■ **WHAT YOU HAVE TO DO**
Please output exactly the lines of the material from the first through the line containing "return bracket", and nothing more.

─── DATA

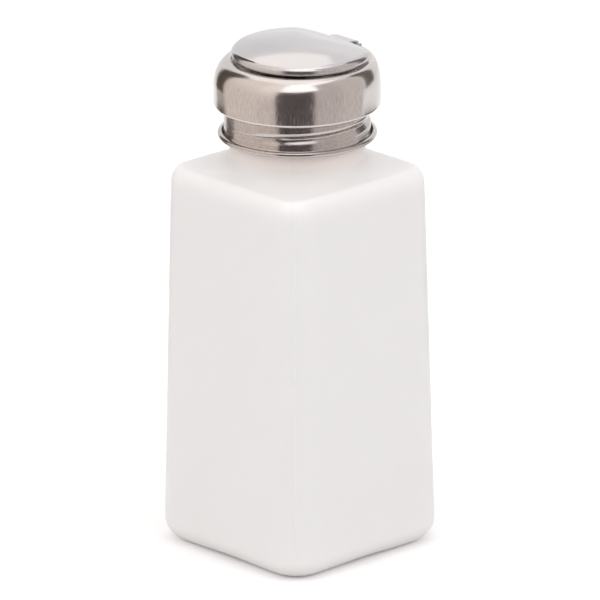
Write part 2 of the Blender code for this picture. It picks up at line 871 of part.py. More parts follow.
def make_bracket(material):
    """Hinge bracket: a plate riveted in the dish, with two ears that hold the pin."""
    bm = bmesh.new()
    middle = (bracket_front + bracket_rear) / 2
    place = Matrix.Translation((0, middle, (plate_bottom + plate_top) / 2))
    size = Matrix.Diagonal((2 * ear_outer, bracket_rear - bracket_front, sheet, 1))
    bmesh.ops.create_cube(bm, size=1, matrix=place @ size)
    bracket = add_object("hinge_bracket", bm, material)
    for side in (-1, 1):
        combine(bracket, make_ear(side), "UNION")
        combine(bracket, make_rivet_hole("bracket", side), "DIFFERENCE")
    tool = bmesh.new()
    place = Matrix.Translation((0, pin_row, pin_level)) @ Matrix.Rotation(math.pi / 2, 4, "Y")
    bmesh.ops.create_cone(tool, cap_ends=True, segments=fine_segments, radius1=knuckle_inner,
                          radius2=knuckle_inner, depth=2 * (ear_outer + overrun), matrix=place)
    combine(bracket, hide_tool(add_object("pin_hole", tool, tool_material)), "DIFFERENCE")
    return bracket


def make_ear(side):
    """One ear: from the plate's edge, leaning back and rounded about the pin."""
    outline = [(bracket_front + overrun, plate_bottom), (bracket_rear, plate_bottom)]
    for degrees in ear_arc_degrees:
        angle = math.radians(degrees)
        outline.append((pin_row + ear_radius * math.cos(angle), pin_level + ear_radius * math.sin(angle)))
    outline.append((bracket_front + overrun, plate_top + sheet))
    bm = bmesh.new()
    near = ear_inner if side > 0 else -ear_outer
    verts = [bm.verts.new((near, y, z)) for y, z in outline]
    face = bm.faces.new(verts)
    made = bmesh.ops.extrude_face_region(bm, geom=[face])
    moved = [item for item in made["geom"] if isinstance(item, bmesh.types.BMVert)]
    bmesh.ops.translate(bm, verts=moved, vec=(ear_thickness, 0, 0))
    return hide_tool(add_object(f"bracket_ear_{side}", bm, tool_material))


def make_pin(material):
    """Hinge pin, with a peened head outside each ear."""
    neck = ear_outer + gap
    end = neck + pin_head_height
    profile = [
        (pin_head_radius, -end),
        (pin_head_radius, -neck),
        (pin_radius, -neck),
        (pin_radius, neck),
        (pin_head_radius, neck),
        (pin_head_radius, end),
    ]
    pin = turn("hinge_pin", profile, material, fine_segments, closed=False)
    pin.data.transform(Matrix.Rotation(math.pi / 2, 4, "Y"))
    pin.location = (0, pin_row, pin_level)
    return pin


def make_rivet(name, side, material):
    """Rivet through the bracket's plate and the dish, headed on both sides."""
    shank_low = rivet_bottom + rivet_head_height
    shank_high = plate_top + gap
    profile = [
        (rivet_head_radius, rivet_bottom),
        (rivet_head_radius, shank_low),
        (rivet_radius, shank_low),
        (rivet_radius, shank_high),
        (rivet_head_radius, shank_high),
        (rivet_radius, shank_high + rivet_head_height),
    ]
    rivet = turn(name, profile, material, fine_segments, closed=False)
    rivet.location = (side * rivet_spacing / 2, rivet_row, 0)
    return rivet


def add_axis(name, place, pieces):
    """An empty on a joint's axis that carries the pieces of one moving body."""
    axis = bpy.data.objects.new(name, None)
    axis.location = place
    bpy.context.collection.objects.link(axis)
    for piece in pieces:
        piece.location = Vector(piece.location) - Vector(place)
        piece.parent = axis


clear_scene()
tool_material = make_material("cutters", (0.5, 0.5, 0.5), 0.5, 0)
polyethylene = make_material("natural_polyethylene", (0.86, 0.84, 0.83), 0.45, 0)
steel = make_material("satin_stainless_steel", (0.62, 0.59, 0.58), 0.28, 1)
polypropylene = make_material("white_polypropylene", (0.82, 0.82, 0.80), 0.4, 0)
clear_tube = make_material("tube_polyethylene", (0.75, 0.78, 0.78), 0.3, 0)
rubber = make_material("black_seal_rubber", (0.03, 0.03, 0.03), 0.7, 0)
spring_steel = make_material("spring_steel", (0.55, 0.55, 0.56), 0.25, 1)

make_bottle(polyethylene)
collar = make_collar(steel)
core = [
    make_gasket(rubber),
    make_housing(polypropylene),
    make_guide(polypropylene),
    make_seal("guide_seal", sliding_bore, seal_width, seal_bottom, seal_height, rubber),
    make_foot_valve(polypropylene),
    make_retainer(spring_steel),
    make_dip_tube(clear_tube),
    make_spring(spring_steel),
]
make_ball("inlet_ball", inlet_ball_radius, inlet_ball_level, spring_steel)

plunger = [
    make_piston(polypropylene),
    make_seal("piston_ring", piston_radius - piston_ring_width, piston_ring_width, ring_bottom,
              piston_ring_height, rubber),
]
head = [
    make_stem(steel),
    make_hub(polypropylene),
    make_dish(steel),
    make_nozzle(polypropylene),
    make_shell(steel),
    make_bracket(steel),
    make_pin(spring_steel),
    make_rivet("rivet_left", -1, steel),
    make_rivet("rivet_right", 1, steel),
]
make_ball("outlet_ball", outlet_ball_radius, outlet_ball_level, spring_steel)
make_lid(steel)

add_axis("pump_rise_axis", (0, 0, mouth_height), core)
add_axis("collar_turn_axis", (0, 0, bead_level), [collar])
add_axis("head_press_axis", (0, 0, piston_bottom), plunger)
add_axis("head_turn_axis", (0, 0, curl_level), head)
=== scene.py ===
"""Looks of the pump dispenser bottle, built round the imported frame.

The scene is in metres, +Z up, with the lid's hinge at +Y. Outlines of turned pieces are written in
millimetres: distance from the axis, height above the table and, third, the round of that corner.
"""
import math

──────

■ **RESULT**
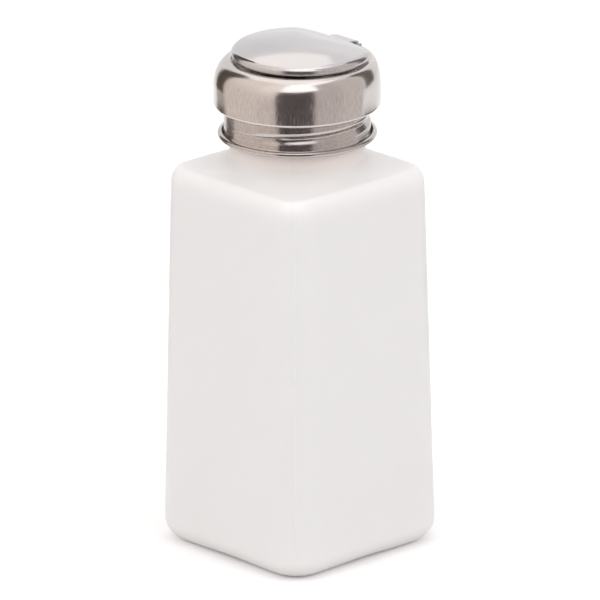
Write part 2 of the Blender code for this picture. It picks up at line 871 of part.py. More parts follow.
def make_bracket(material):
    """Hinge bracket: a plate riveted in the dish, with two ears that hold the pin."""
    bm = bmesh.new()
    middle = (bracket_front + bracket_rear) / 2
    place = Matrix.Translation((0, middle, (plate_bottom + plate_top) / 2))
    size = Matrix.Diagonal((2 * ear_outer, bracket_rear - bracket_front, sheet, 1))
    bmesh.ops.create_cube(bm, size=1, matrix=place @ size)
    bracket = add_object("hinge_bracket", bm, material)
    for side in (-1, 1):
        combine(bracket, make_ear(side), "UNION")
        combine(bracket, make_rivet_hole("bracket", side), "DIFFERENCE")
    tool = bmesh.new()
    place = Matrix.Translation((0, pin_row, pin_level)) @ Matrix.Rotation(math.pi / 2, 4, "Y")
    bmesh.ops.create_cone(tool, cap_ends=True, segments=fine_segments, radius1=knuckle_inner,
                          radius2=knuckle_inner, depth=2 * (ear_outer + overrun), matrix=place)
    combine(bracket, hide_tool(add_object("pin_hole", tool, tool_material)), "DIFFERENCE")
    return bracket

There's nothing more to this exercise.